Secondly silage packing is typically very chaotic and people can easily be run over or entangled in the equipment. There are many moving parts such as chains, PTO’s, belts and gears therefore personnel should not wear loose fitting clothing that could become easily entangled. Operators should always be mindful and not complacent of people who are in the area and account for everyone before taking off with dump trucks or push tractors or starting-up equipment. Children should never be allowed in the silage making area. If two or more pack tractors are in use establish a driving procedure to avoid collisions.
As silage piles are finished and employees work to cover piles the risk of falls increases due to the height of the piles and slippery surfaces from the plastic, especially if weather conditions turn wet. Care should be taken when placing tires and plastic on piles, working towards the edges from the center of the pile outwards. Extra care should be taken around edges as the risk of a silage collapse is greater in these areas. Workers should never be allowed to ride in loader buckets as piles are built or accessed at any time.

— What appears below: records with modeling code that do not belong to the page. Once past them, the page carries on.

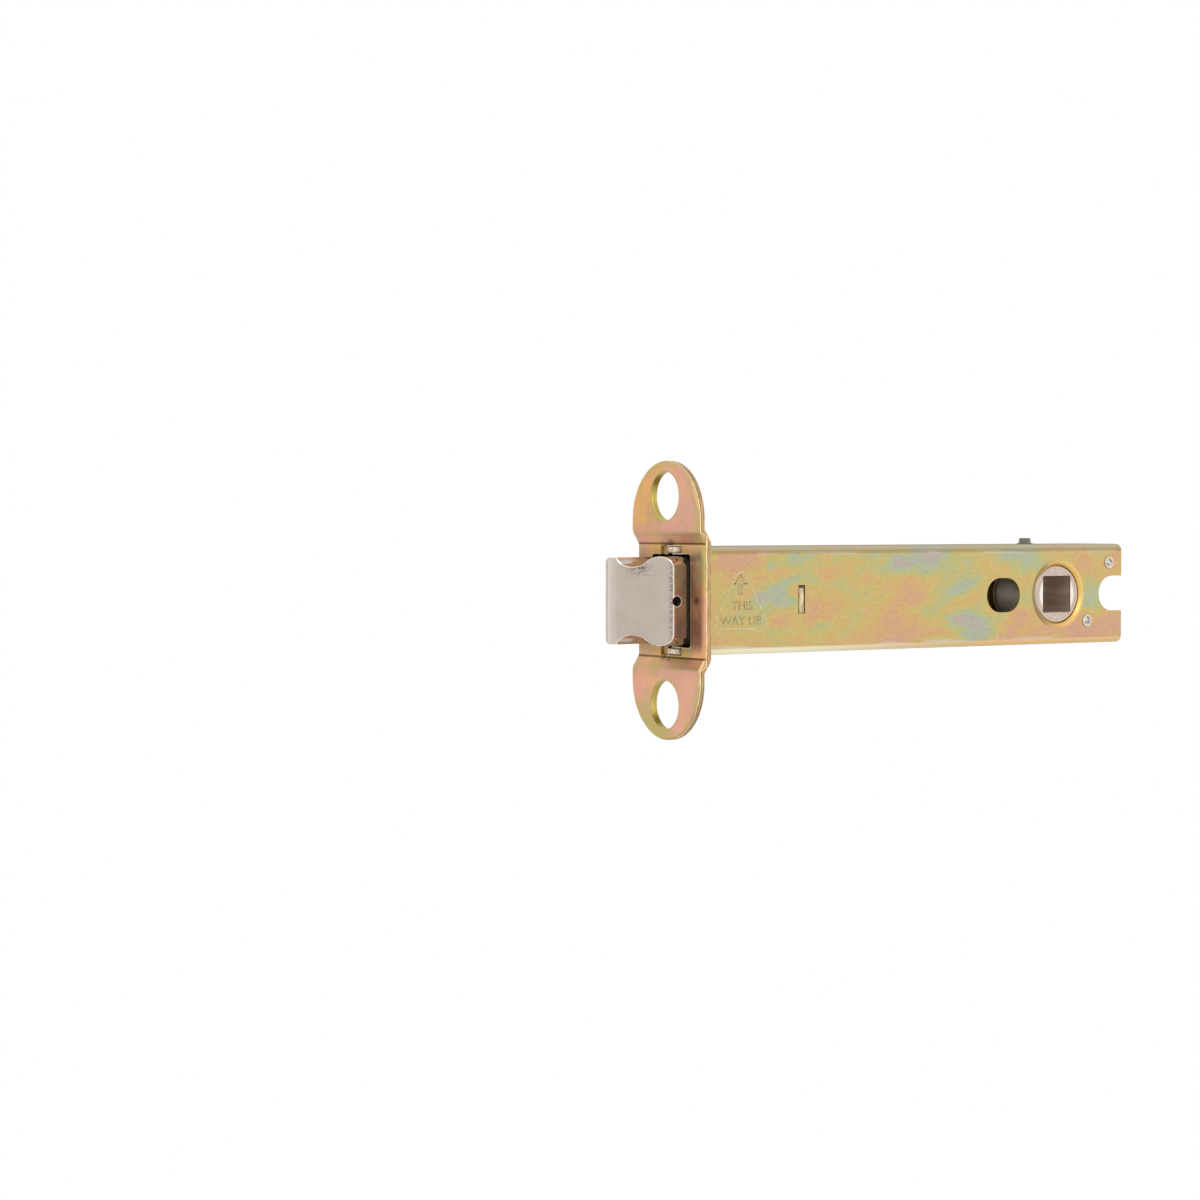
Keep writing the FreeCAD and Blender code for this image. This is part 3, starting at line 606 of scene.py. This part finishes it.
def hub_nickel(colours):
    """Sintered hub with turned marks on its faces, a square hole painted brown for its shade, painted highlights
    beside the hole and round its rim, and painted shade on its body inside the case.
    """
    finish = Finish("nickel_hub")
    spot, (x, y, z) = finish.place()
    side = x - HUB_AT
    reach = (side * side + z * z).root()
    pores = finish.cloud(spot, (1500.0, 1500.0, 1500.0), detail=3.0, roughness=0.7)
    inputs = {"W": reach, "Scale": 2600.0, "Detail": 2.0}
    turned = finish.node("ShaderNodeTexNoise", {"noise_dimensions": "1D"}, inputs)
    rings = Value(finish, turned.outputs[0])
    turned_metal = (pores * 0.6 + rings * 0.4).rise(0.32, 0.68)
    tone = finish.mixed(turned_metal, written(0.66, 0.60, 0.55), written(0.76, 0.70, 0.65))
    # Painted highlights: pale crescents beside the square hole.
    sunk = reach.rise(5.05 * MM, 4.90 * MM) * abs(z).rise(4.15 * MM, 4.05 * MM)
    tone = finish.mixed(sunk * 0.8, tone, written(0.90, 0.87, 0.84))
    # Painted shade: the hub's body inside the case is made nearly black.
    inside = abs(y).rise(6.9 * MM, 6.7 * MM)
    tone = finish.mixed(inside * 0.95, tone, written(0.07, 0.06, 0.05))
    # The square hole's walls, painted brown for the dim light inside it, with broach marks.
    wall = 4.08 * MM
    hole = abs(side).rise(wall + 0.02 * MM, wall) * abs(z).rise(wall + 0.02 * MM, wall)
    broach = finish.cloud(spot, (700.0, 40.0, 700.0), detail=2.0)
    brown = finish.colours(broach, [(0.3, written(0.64, 0.56, 0.48)), (0.7, written(0.74, 0.66, 0.58))])
    tone = finish.mixed(hole, tone, brown)
    # Painted highlight round the boss's rim.
    edge = reach.rise(6.15 * MM, 6.30 * MM)
    tone = finish.mixed(edge * 0.8, tone, written(0.97, 0.93, 0.89))
    roughness = 0.30 + pores * 0.12 + hole * 0.12 + inside * 0.30
    normal = finish.grains(rings * 0.6 + pores * 0.4, 0.20, 0.02 * MM)
    return finish.shade(tone, 0.92 - inside * 0.3, roughness, normal)


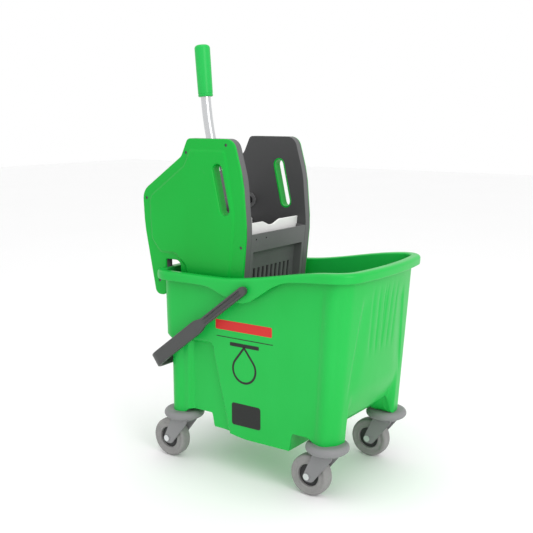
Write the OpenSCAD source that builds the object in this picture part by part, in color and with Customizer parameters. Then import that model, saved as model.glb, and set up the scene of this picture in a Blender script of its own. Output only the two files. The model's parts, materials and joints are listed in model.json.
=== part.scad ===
// Mop bucket with a gear-driven press wringer, on four swivel castors.
// Millimetres. +X is the pouring end, +Y is left, +Z is up, and the floor is z = 0.

/* [Bucket] */
// Length over the rim, from the wringer end to the pouring end
rim_length = 449; // [440:1:560]
// Width over the rim
rim_width = 290; // [284:1:360]
// Height of the rim at the wringer end
rim_low = 372; // [360:1:380]
// Height of the rim at the pouring end
rim_high = 405; // [385:1:490]
// How far the rim stands out from the wall
rim_overhang = 15; // [12:0.5:17]
// Depth of the rim's outer skirt
rim_skirt = 16; // [12:0.5:22]
// Wall thickness of the bucket
wall = 3.5; // [2.5:0.1:4.5]
// Height of the stacking ledge, on which the wringer stands
ledge_height = 247; // [235:1:255]
// Height of the underside of the sump
sump_height = 77; // [70:1:92]

/* [Castors] */
// Swivel spacing along the bucket
castor_spacing_x = 321; // [300:1:326]
// Swivel spacing across the bucket
castor_spacing_y = 220; // [190:1:224]
// Wheel diameter
wheel_diameter = 75; // [60:1:78]
// Wheel width
wheel_width = 23; // [18:0.5:27]
// Swivel stem diameter
stem_diameter = 11; // [8:0.5:14]
// Axle diameter
axle_diameter = 8; // [5:0.5:10]
// Bumper disc diameter
bumper_diameter = 77; // [60:1:92]

/* [Wringer] */
// Clear width between the two side frames
throat_width = 178; // [140:1:184]
// Thickness of each side, from the throat to the flat of the cover
side_thickness = 18.5; // [17:0.5:20]
// Cross shaft diameter
shaft_diameter = 16; // [12:0.5:20]
// Pitch radius of the gear sectors
pitch_radius = 72; // [64:1:74]
// Lever swing from rest to fully pressed, in degrees
lever_swing = 67; // [40:1:67]

/* [Handles] */
// Lever tube diameter
tube_diameter = 19; // [14:0.5:23]
// Lever grip diameter
grip_diameter = 30; // [27:0.5:36]
// Lever grip length
grip_length = 98; // [80:1:120]
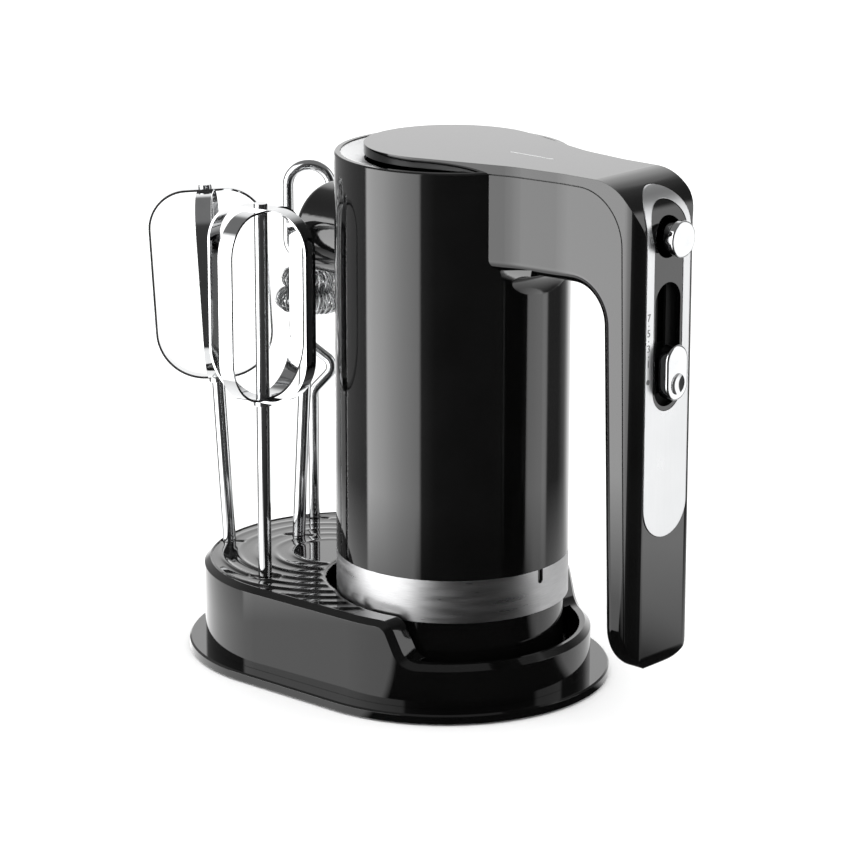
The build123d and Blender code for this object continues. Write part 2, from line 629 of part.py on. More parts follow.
# ---------------------------------------------------------------- assembly
def build():
    solid_arm = arm()
    parts = {
        "base_shell": base_shell(), "base_plate": base_plate(), "antislip_pad": antislip_pad(),
        "stand_screws": stand_screws(), "body_casing": body_casing(solid_arm),
        "handle_shell": handle_shell(solid_arm), "top_cover": top_cover(solid_arm), "trim_ring": trim_ring(),
        "steel_band": steel_band(), "rear_cap": rear_cap(), "housing_screws": housing_screws(),
        "cord_inlet": cord_inlet(), "handle_panel": handle_panel(), "panel_insert": panel_insert(),
        "slot_backing": slot_backing(), "speed_knob": speed_knob(), "slider_carriage": slider_carriage(),
        "speed_switch": speed_switch(), "circuit_board": circuit_board(), "nose_housing": nose_housing(),
        "spindle_left": spindle(-1), "spindle_right": spindle(1), "worm_wheel_left": worm_wheel(-1),
        "worm_wheel_right": worm_wheel(1), "gear_frame": gear_frame(), "motor_bracket": motor_bracket(),
        "motor_stator": motor_stator(), "field_windings": field_windings(),
        "armature_shaft": armature_shaft(), "armature_core": armature_core(),
        "armature_winding": armature_winding(), "commutator": commutator(), "cooling_fan": cooling_fan(),
        "worm": worm(), "lower_bearing": bearing(57, 63), "upper_bearing": bearing(157.5, 163.5),
        "brush_holders": brush_holders(), "carbon_brushes": carbon_brushes(),
        "eject_button": eject_button(), "ejector_fork": ejector_fork(), "eject_spring": eject_spring(),
    }
    for name in BEATERS:
        parts.update(beater(name))
    parts.update(whisk())
    for name in HOOKS:
        parts.update(dough_hook(name))
    return parts


os.makedirs("parts", exist_ok=True)
for node, shape in build().items():
    if isinstance(shape, list):
        shape = Compound(children=shape)
    shape.label = node
    export_step(shape, f"parts/{node}.step")
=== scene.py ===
import bpy
import json
import math
import random
from mathutils import Matrix, Vector, noise

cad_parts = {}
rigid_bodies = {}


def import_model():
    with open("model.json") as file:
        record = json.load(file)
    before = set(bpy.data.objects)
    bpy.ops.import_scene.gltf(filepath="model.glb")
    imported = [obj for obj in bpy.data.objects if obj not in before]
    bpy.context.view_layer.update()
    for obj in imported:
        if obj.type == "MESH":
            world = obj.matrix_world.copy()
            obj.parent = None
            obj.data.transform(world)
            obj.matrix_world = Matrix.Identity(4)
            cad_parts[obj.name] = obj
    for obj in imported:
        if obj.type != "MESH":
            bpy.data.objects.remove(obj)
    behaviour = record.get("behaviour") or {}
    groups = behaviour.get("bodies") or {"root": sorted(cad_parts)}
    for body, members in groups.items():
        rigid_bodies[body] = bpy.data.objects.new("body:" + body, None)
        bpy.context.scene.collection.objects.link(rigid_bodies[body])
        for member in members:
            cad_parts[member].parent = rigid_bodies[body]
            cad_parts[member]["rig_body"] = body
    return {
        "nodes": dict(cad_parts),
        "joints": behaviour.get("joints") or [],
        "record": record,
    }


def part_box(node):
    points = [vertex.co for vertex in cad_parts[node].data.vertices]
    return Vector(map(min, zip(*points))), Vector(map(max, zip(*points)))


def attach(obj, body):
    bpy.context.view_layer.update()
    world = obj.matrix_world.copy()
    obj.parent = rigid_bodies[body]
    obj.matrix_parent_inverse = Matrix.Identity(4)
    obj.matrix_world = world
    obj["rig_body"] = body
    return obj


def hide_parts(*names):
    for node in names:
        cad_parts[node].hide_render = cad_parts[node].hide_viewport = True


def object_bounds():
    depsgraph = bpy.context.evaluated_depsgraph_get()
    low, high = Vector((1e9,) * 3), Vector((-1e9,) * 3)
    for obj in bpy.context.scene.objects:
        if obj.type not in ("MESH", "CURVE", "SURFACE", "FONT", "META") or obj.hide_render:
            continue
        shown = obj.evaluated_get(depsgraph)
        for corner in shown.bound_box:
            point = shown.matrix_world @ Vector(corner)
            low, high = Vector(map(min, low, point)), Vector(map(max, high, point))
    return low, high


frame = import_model()
cad_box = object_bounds()

# Lengths are in metres unless a name says otherwise. The frame is the CAD model's: origin under the
# mixer's body on the worktop, +X from the body to the handle, +Z up.
MM = 0.001

# ---- camera
CAMERA_AZIMUTH, CAMERA_ELEVATION = 42.43, 15.7          # degrees
CAMERA_DISTANCE, CAMERA_LENS = 1.503, 152.12            # metres, millimetres on a 36 mm sensor
AIM_HEIGHT, AIM_SHIFT = 0.10907, -0.01159

# ---- the stand's deck, worked out from the frame
STAND_LOW, STAND_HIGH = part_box("base_shell")
RIM_DEPTH, RIM_WIDTH = 0.4 * MM, 2.9 * MM
DECK_Z = STAND_HIGH.z - RIM_DEPTH
DECK_END_R = STAND_HIGH.y
DECK_END_X = STAND_LOW.x + DECK_END_R
BODY_END_X, BODY_END_R = -4.3 * MM, 62.0 * MM
WELL_R, RELIEF_X, RELIEF_R = 50.6 * MM, -16.0 * MM, 43.0 * MM
RIPPLE_CENTRE, RIPPLE_START, RIPPLE_LENGTH = Vector((-0.067, -0.003)), 14.0 * MM, 7.6 * MM
RIPPLE_HEIGHT, RIPPLE_FAINT, RIPPLE_END_X = 0.9 * MM, 0.25 * MM, -2.0 * MM
DECK_CELL = 0.6 * MM
ROD_NODES = ("beater_1_shaft", "beater_2_shaft", "coil_whisk_shaft", "dough_hook_1", "dough_hook_2")
HOLE_R, WING_ANGLE, WING_REACH, WING_HALF = 3.2 * MM, math.radians(35.0), 6.4 * MM, 1.2 * MM

# ---- the whisk's wire: each ring's name, radius, coil radius and height in mm, then its turns and seed
WIRE_R = 0.42 * MM
WHISK_RINGS = (("lower", 9.4, 5.4, 6.1, 34, 3), ("lower_inner", 9.4, 3.6, 6.1, 26, 5),
               ("upper", 7.6, 5.0, 15.5, 28, 7), ("upper_inner", 7.6, 3.2, 15.5, 22, 11))

# ---- control panel
DIGITS = "7531"
DIGIT_TOP_Z, DIGIT_STEP, DIGIT_HEIGHT, DIGIT_Y = 0.1763, 6.23 * MM, 3.0 * MM, -12.0 * MM
OFF_DOT_Z, OFF_DOT_R, SMALL_DOT_R = 0.1504, 1.05 * MM, 0.28 * MM
INK_THICKNESS = 0.06 * MM
LINE_START_X, LINE_END_X, LINE_WIDTH, LINE_PROUD = 31.0 * MM, 54.0 * MM, 0.7 * MM, 0.02 * MM


# ---------------------------------------------------------------- node helpers
def add(tree, kind, **values):
    """A node of that kind; values are sockets by name with _ for a space, or the node's own settings."""
    node = tree.nodes.new(kind)
    for key, value in values.items():
        socket = key.replace("_", " ")
        if socket in node.inputs:
            node.inputs[socket].default_value = value
        else:
            setattr(node, key, value)
    return node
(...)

Avalanches are a serious risk when accessing the face of a silage pile as many people have been killed or injured when a silage avalanche/collapse occurs. It is very important to follow this rule of thumb: stand no closer to the front of the pile face than 3X its height. For example, if a pile is 15 feet high, you should be no closer than 45 feet from the front of the pile. Silage pile avalanches/collapses often occur when the pile has been improperly managed and silage is removed from the bottom up instead of the top down, resulting in an undercut and overhang in the pile. These overhangs can collapse at any time and workers or people accessing the pile should not be complacent regarding avalanche risks. Samples should only be taken from silage that has been recently removed from the pile in a loader bucket or a fresh silage pile that is located a safe distance from the face of the pile. It is recommended to place warning signs regarding the avalanche/collapse risk for silage piles along with possibly fencing off the area to limit access to this high risk area.
Gases are produced during the silage fermentation process and can be present for up to three to four weeks or more after the ensiling process is complete. The most dangerous gas produced is nitric oxide which changes to nitrogen dioxide (NO2) when it comes in contact with oxygen. Nitrogen dioxide is an extremely toxic gas which can cause death. It is a strong acid which when breathed in burns the lung tissue stopping the flow of oxygen to the body. Its presence can be noted by burning sensations in nose, throat and chest. This gas is often found in higher concentrations in upright silos and is often referred to as “silo gas”. It is recommended to ventilate a silo when first opening it after harvest to release the gas present. It is recommended to use the buddy system (working in pairs) when working around silage piles, especially those being accessed for the first time.
The Bottom Line
Accidents involving silage piles are often preventable. Workers need to be trained how to properly use machinery when building and accessing silage piles or putting silage in silos. We cannot risk becoming complacent in this high risk area but instead need to always be vigilant and aware of the potential risks regarding silage piles and silos used for feed storage.